Retrieval Infrastructure

Building Context for LLMs: The Retrieval Problem at Scale

Yuki Nakashima August 24, 2023

The single most important architectural decision in an LLM application is how you fill the context window. A model's output quality is bounded by the quality of what it can see, and what it can see is bounded by the retrieval architecture beneath it. Retrieval-augmented generation is not a technique — it is an infrastructure problem with a wide solution space and significant performance implications.

The retrieval problem has four components that interact in non-obvious ways: document chunking, embedding quality, index performance, and reranking. Most tutorials present these as a pipeline with obvious defaults. In production at scale, each component has failure modes that compound with the others in ways that are difficult to diagnose without systematic instrumentation.

The chunking problem

Documents don't naturally decompose into retrieval units. The right chunk size depends on the embedding model's optimal input length, the granularity of the retrieval queries, the coherence of the document structure, and the downstream model's context window size. Fixed-size chunking with 512 tokens is a reasonable default for experimentation. It's rarely the right answer for production systems where the source documents have meaningful structure — code repositories, legal documents, knowledge bases, research papers — that informs how they should be retrieved.

Semantic chunking — splitting documents at semantic boundaries rather than token boundaries — tends to improve retrieval quality significantly for structured document types. Hierarchical chunking, where documents are indexed at multiple granularities simultaneously, improves performance on queries that range from specific to general. These are not exotic techniques, but they require more sophisticated pipeline infrastructure than a simple character splitter.

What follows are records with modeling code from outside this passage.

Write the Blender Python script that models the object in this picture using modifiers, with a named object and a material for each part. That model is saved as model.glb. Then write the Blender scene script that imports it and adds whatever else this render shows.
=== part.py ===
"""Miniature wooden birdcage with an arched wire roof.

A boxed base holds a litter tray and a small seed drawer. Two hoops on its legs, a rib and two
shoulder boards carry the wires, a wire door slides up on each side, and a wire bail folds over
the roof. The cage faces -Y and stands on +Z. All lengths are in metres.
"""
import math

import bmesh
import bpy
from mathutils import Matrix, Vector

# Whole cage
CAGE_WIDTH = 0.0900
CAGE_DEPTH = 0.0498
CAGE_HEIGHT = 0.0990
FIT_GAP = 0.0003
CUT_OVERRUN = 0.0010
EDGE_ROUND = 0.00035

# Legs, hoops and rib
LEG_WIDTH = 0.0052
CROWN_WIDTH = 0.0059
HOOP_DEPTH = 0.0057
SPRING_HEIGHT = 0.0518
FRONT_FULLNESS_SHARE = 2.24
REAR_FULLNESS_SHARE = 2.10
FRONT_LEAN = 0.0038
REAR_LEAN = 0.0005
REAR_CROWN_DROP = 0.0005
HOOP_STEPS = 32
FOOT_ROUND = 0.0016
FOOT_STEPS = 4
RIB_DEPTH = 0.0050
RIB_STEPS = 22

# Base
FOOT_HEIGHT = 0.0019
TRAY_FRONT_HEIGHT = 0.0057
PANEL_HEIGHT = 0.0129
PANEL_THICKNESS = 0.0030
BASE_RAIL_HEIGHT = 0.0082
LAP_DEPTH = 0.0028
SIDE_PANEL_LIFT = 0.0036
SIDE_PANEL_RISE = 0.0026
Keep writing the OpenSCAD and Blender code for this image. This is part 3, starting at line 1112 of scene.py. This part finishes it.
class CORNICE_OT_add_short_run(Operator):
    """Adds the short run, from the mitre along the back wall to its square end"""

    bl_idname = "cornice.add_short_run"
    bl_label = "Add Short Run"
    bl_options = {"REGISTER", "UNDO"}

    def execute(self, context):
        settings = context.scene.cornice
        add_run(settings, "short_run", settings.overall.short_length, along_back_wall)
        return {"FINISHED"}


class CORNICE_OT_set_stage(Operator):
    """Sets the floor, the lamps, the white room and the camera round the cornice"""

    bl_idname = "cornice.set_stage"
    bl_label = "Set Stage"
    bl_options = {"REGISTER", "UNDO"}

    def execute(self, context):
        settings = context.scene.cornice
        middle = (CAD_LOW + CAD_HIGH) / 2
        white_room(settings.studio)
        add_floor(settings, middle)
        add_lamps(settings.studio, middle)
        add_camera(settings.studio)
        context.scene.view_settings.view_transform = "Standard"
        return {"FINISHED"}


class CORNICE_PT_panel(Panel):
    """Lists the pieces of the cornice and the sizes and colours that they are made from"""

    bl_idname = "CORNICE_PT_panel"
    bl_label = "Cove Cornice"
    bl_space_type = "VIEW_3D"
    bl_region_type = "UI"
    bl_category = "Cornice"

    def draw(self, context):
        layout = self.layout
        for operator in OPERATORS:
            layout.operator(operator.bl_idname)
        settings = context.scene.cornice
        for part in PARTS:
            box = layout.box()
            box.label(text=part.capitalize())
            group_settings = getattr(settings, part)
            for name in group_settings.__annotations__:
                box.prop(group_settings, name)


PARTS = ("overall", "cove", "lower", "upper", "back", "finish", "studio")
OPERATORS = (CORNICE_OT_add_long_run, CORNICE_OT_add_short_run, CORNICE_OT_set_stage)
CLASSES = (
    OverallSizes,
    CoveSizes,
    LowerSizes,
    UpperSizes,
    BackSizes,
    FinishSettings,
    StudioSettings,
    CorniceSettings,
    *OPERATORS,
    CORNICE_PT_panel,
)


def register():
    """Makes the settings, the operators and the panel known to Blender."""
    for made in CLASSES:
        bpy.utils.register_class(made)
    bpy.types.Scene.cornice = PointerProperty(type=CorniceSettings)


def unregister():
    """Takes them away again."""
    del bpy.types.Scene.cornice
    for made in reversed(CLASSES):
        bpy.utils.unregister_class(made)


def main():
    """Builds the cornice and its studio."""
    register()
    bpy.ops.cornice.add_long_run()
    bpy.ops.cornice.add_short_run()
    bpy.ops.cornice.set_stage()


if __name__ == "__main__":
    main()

Embedding model selection is underappreciated

The dominant embedding models for text retrieval — OpenAI's ada-002 being the most widely used — are trained on general text and optimized for general semantic similarity. For domain-specific retrieval tasks, they often underperform fine-tuned or domain-specific alternatives by meaningful margins. The gap is most pronounced in technical domains — code, scientific literature, legal text — where the semantic similarity that matters for retrieval is structured by domain conventions that general-purpose models don't encode well.

Most teams don't evaluate this empirically before deploying. They use the default model, observe mediocre retrieval quality, and attribute it to retrieval architecture rather than embedding quality. Systematic embedding model evaluation is basic practice but surprisingly uncommon.

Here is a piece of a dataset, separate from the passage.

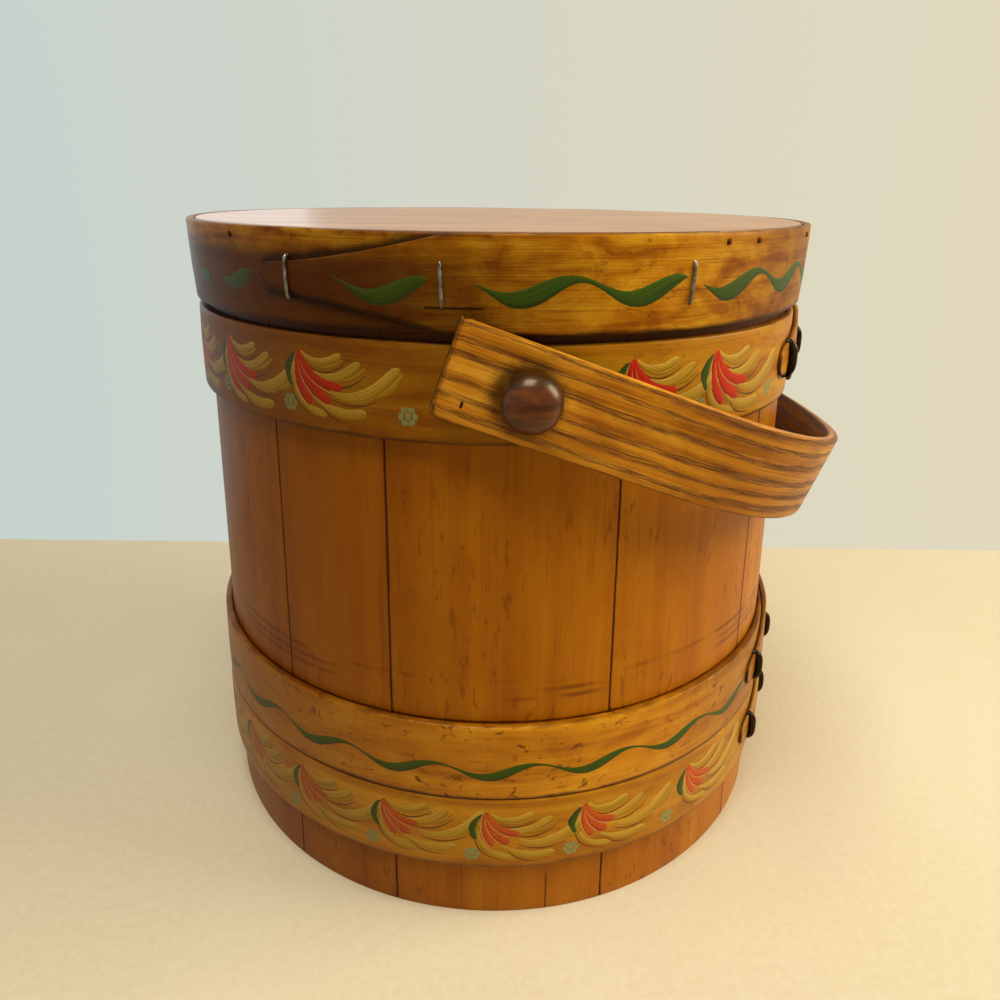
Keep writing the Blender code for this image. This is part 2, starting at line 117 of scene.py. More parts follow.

Where vector databases fit

Vector databases have absorbed a lot of the conversation about the retrieval infrastructure stack, for good reason — they're the component that's most obviously missing from a standard relational database setup. But vector search quality is largely an embedding quality and indexing strategy problem, not a database choice problem. Most major vector databases offer comparable raw ANN search performance. The differentiation is in metadata filtering performance, hybrid search (combining vector and keyword retrieval), update performance, and operational manageability.

At Flintrock, we've been watching both Qdrant and Weaviate solve different parts of this problem in ways that reflect different architectural philosophies. Qdrant's filterable HNSW approach treats metadata filtering as an index-level concern. Weaviate's object-native model treats the vector and its metadata as first-class together, which simplifies application logic at the cost of a less general query model. Both are correct for certain workloads. The right choice is workload-dependent, not universal.

Reranking changes the economics

Two-stage retrieval — retrieve a large candidate set from the vector index, then rerank with a more expensive cross-encoder model — substantially improves retrieval quality at modest latency cost. This is increasingly standard practice in production RAG systems at scale. The economic implication is that the first-stage retrieval index needs to recall at high volume (top-100 or top-200 rather than top-5), which changes the performance profile required from the vector database. Infrastructure designed around top-5 retrieval will underperform at top-100, sometimes significantly. This is a planning consideration that most teams miss when initially sizing their retrieval infrastructure.